Their operations have also created jobs for others in agriculture, including 4-H’ers. Sheldon Creek Dairy employs six full-time and four part-time employees, while Haanview Farms employs another three full-time and two part-time.
“It has given an opportunity for students to experience agriculture as a part-time job as well as given others a full-time job in a rural environment,” says John. “As a result HR has a whole new meaning.”
“When I see 4-H on a resume, it is an automatic for an interview as I know the program prepares youth with the tools needed for success,” adds Marianne.
For Marianne, those tools to success included learning how to lead and how to let others take the lead, public speaking and how to engage an audience when making a pitch to potential customers. She also learned life skills such as cooking, sewing and learning how to be curious.
“4-H taught me perseverance and to be persistent, learning that everything in life takes work and everything doesn’t come easy,” she says. “It taught me to remember your roots and where you came from, to give back to others and to be more than just a member of your community.”
For Emily, learning how to communicate and how others communicate, as well as how to be professional yet still have fun, were skills she took from her time in 4-H that have translated to the working world.
Being able to work in a team and develop a strategy are skills John says he learned back in his own 4-H meetings.

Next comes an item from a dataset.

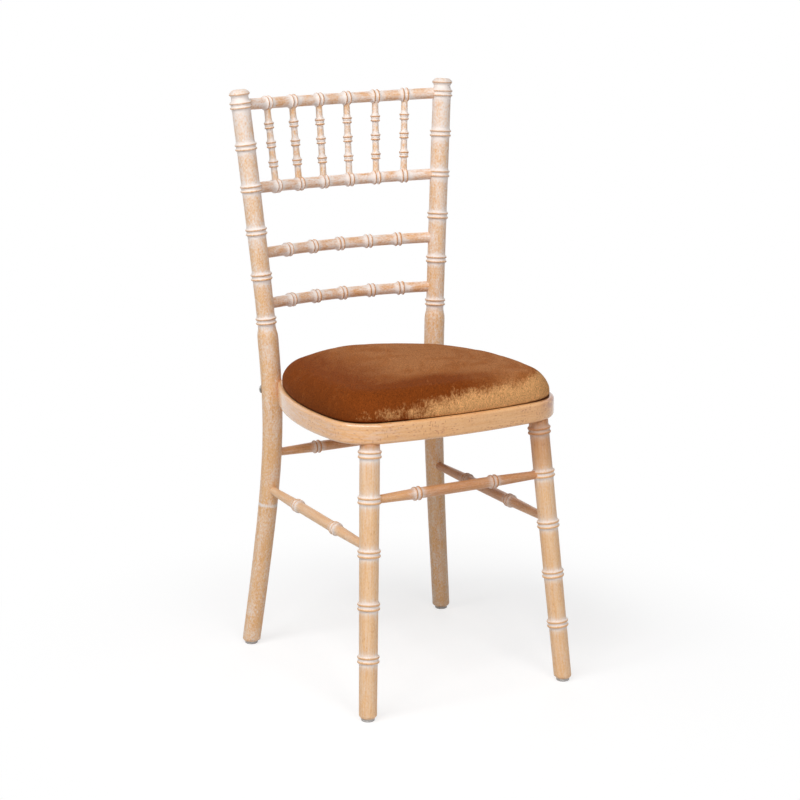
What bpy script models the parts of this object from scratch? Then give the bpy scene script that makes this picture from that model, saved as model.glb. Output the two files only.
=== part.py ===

“Those [skills], along with having the confidence to take risks and talk to customers freely about agriculture, all began through speaking in public and explaining your choices at 4-H meetings.”
John has seen first-hand the effect and benefits 4-H can have on youth with children of his own.
“4-H teaches self-confidence and decision making through judging and developing a strong work ethic by being willing to learn, he says.
The den Haan family work ethic has made their company into the success that it is today, with over 100 locations within a 100-mile radius of the company carrying Sheldon Creek Dairy products.